Begin EXTRACTED INFORMATION

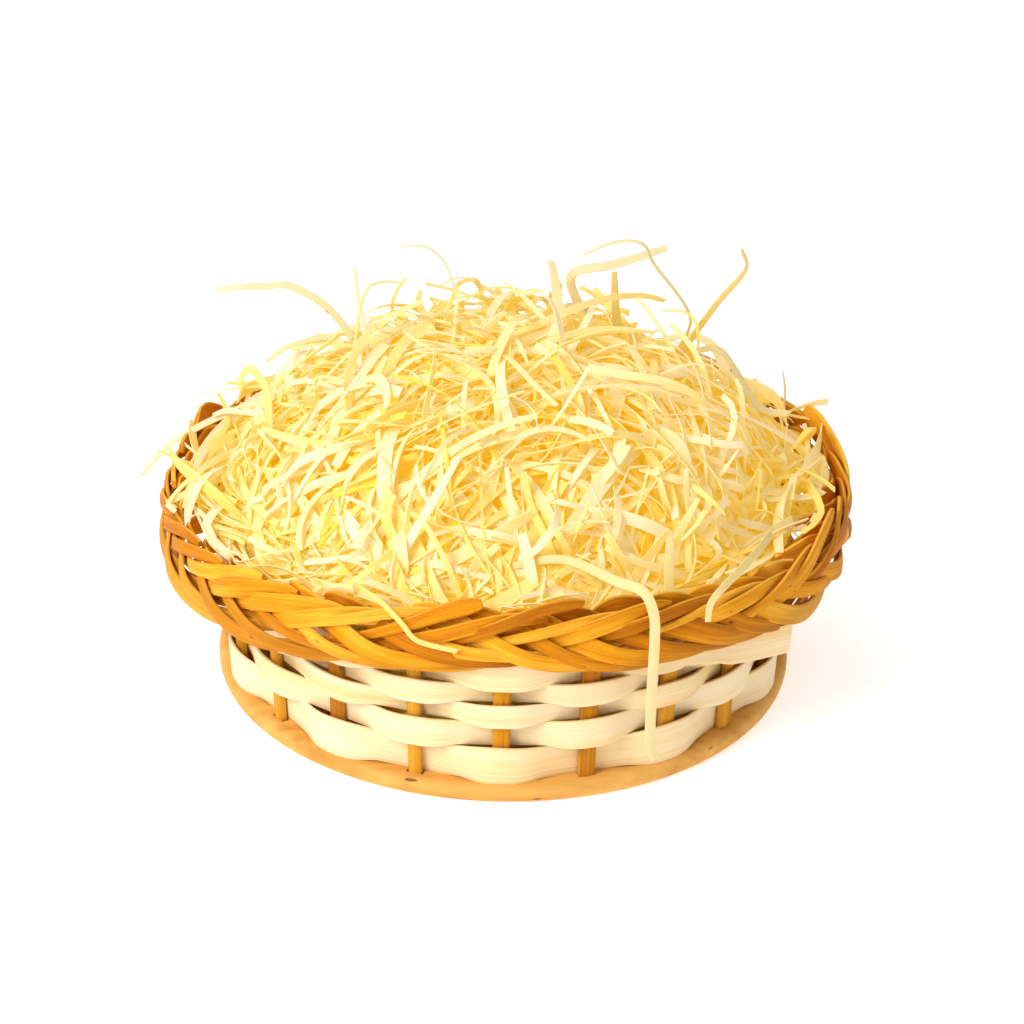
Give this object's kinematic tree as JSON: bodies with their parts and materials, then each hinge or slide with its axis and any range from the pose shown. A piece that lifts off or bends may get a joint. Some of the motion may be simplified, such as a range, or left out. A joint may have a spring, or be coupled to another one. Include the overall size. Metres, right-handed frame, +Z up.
{
  "type": "easter basket",
  "caption": "Round woven gift basket: wooden base, split-willow stakes, flat woven strips, a flared plaited rim and a heap of loose wood-wool filling",
  "frame": {"origin": "the middle of the base board's underside, where the basket stands", "axes": "+Z up; -Y towards the front, where the rim stands highest and a strand hangs over it; +X to the right seen from the front, the side of the top strip's loose end"},
  "size_m": [0.2314, 0.209, 0.1323],
  "materials": {
    "board": "satin",
    "willow": "satin",
    "strip": "matte",
    "wood_wool": "matte"
  },
  "bodies": {
    "basket": {"base_board": "board", "stake_01": "willow", "stake_02": "willow", "stake_03": "willow", "stake_04": "willow", "stake_05": "willow", "stake_06": "willow", "stake_07": "willow", "stake_08": "willow", "stake_09": "willow", "stake_10": "willow", "stake_11": "willow", "stake_12": "willow", "stake_13": "willow", "stake_14": "willow", "stake_15": "willow", "stake_16": "willow", "stake_17": "willow", "stake_18": "willow", "stake_19": "willow", "stake_20": "willow", "bye_stake_01": "willow", "bye_stake_02": "willow", "bye_stake_03": "willow", "bye_stake_04": "willow", "bye_stake_05": "willow", "bye_stake_06": "willow", "bye_stake_07": "willow", "bye_stake_08": "willow", "bye_stake_09": "willow", "bye_stake_10": "willow", "bye_stake_11": "willow", "bye_stake_12": "willow", "bye_stake_13": "willow", "bye_stake_14": "willow", "bye_stake_15": "willow", "bye_stake_16": "willow", "bye_stake_17": "willow", "bye_stake_18": "willow", "bye_stake_19": "willow", "bye_stake_20": "willow", "woven_strip_1": "strip", "woven_strip_2": "strip", "woven_strip_3": "strip", "woven_strip_4": "strip", "woven_strip_5": "strip"},
    "filling": {"wood_wool_heap": "wood_wool", "shred_left_high": "wood_wool", "shred_over_left_rim": "wood_wool", "shred_top_flat": "wood_wool", "shred_high_arch": "wood_wool", "shred_right_curl": "wood_wool", "shred_upright": "wood_wool", "shred_draped": "wood_wool"}
  },
  "joints": [
    {"name": "lift_out", "type": "slide", "parent": "basket", "child": "filling", "axis": [0, 0, 1], "range_m": [0, 0.085]}
  ]
}
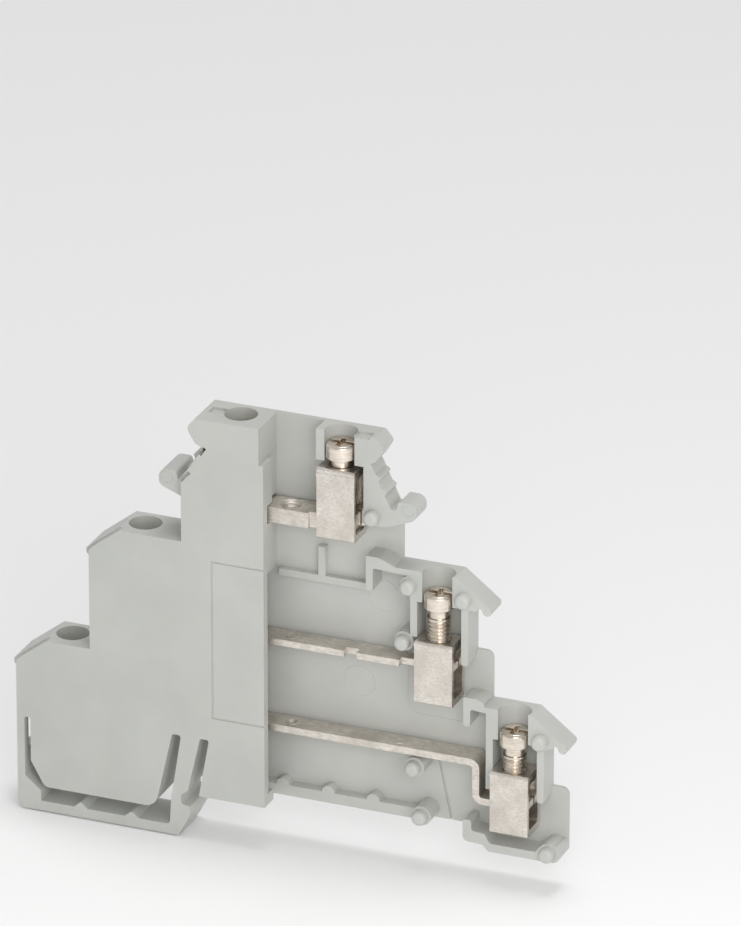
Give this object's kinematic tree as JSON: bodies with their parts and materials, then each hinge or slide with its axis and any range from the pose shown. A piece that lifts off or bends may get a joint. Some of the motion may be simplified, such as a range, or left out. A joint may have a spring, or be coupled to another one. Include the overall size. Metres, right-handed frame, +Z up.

End EXTRACTED INFORMATION

> [PROBLEM DETAILS]: Copy out each record, keeping every word as it is.

> [FINAL ANSWER]:
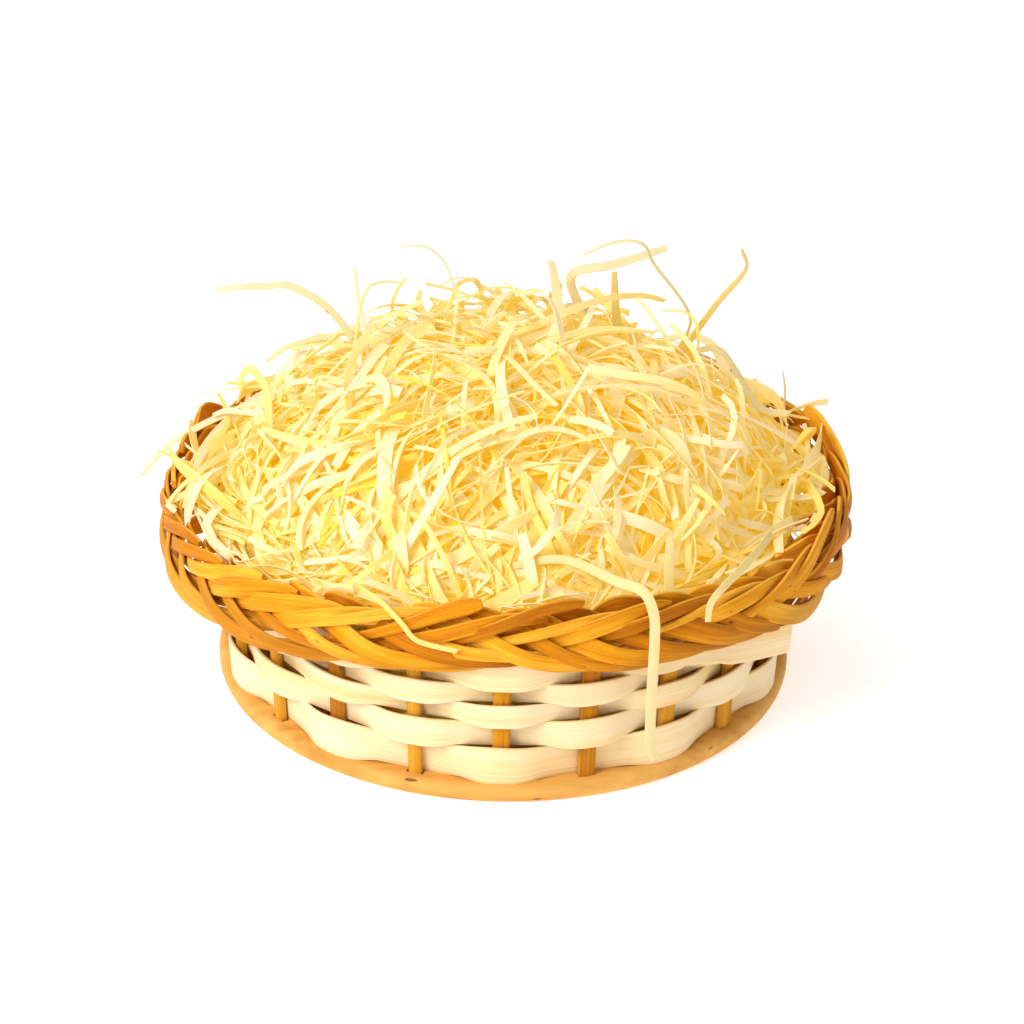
Give this object's kinematic tree as JSON: bodies with their parts and materials, then each hinge or slide with its axis and any range from the pose shown. A piece that lifts off or bends may get a joint. Some of the motion may be simplified, such as a range, or left out. A joint may have a spring, or be coupled to another one. Include the overall size. Metres, right-handed frame, +Z up.
{
  "type": "easter basket",
  "caption": "Round woven gift basket: wooden base, split-willow stakes, flat woven strips, a flared plaited rim and a heap of loose wood-wool filling",
  "frame": {"origin": "the middle of the base board's underside, where the basket stands", "axes": "+Z up; -Y towards the front, where the rim stands highest and a strand hangs over it; +X to the right seen from the front, the side of the top strip's loose end"},
  "size_m": [0.2314, 0.209, 0.1323],
  "materials": {
    "board": "satin",
    "willow": "satin",
    "strip": "matte",
    "wood_wool": "matte"
  },
  "bodies": {
    "basket": {"base_board": "board", "stake_01": "willow", "stake_02": "willow", "stake_03": "willow", "stake_04": "willow", "stake_05": "willow", "stake_06": "willow", "stake_07": "willow", "stake_08": "willow", "stake_09": "willow", "stake_10": "willow", "stake_11": "willow", "stake_12": "willow", "stake_13": "willow", "stake_14": "willow", "stake_15": "willow", "stake_16": "willow", "stake_17": "willow", "stake_18": "willow", "stake_19": "willow", "stake_20": "willow", "bye_stake_01": "willow", "bye_stake_02": "willow", "bye_stake_03": "willow", "bye_stake_04": "willow", "bye_stake_05": "willow", "bye_stake_06": "willow", "bye_stake_07": "willow", "bye_stake_08": "willow", "bye_stake_09": "willow", "bye_stake_10": "willow", "bye_stake_11": "willow", "bye_stake_12": "willow", "bye_stake_13": "willow", "bye_stake_14": "willow", "bye_stake_15": "willow", "bye_stake_16": "willow", "bye_stake_17": "willow", "bye_stake_18": "willow", "bye_stake_19": "willow", "bye_stake_20": "willow", "woven_strip_1": "strip", "woven_strip_2": "strip", "woven_strip_3": "strip", "woven_strip_4": "strip", "woven_strip_5": "strip"},
    "filling": {"wood_wool_heap": "wood_wool", "shred_left_high": "wood_wool", "shred_over_left_rim": "wood_wool", "shred_top_flat": "wood_wool", "shred_high_arch": "wood_wool", "shred_right_curl": "wood_wool", "shred_upright": "wood_wool", "shred_draped": "wood_wool"}
  },
  "joints": [
    {"name": "lift_out", "type": "slide", "parent": "basket", "child": "filling", "axis": [0, 0, 1], "range_m": [0, 0.085]}
  ]
}
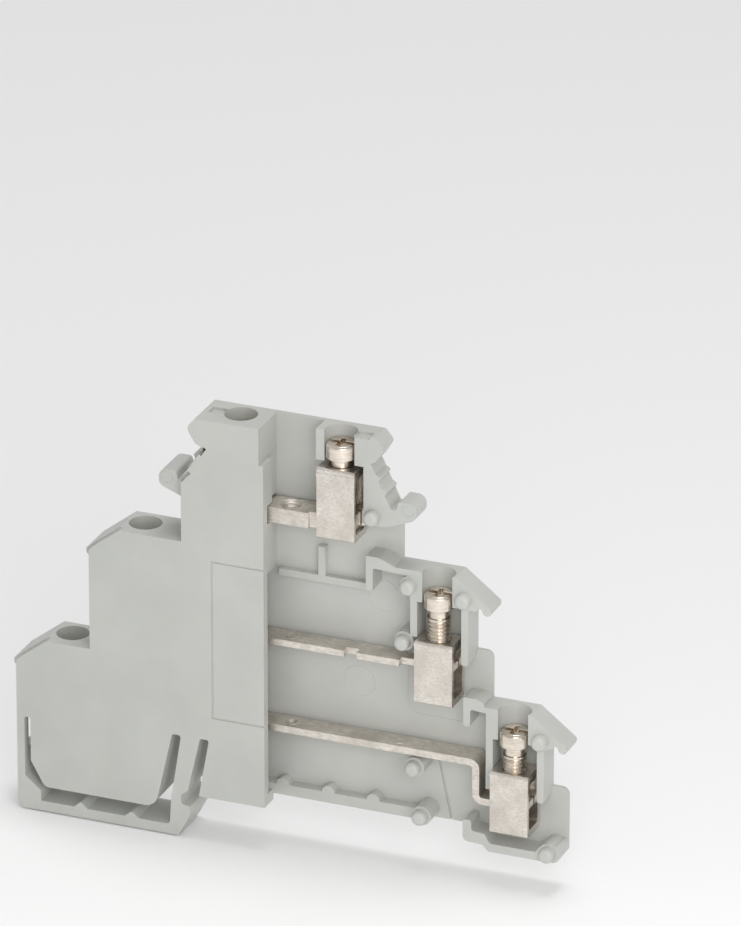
Give this object's kinematic tree as JSON: bodies with their parts and materials, then each hinge or slide with its axis and any range from the pose shown. A piece that lifts off or bends may get a joint. Some of the motion may be simplified, such as a range, or left out. A joint may have a spring, or be coupled to another one. Include the overall size. Metres, right-handed frame, +Z up.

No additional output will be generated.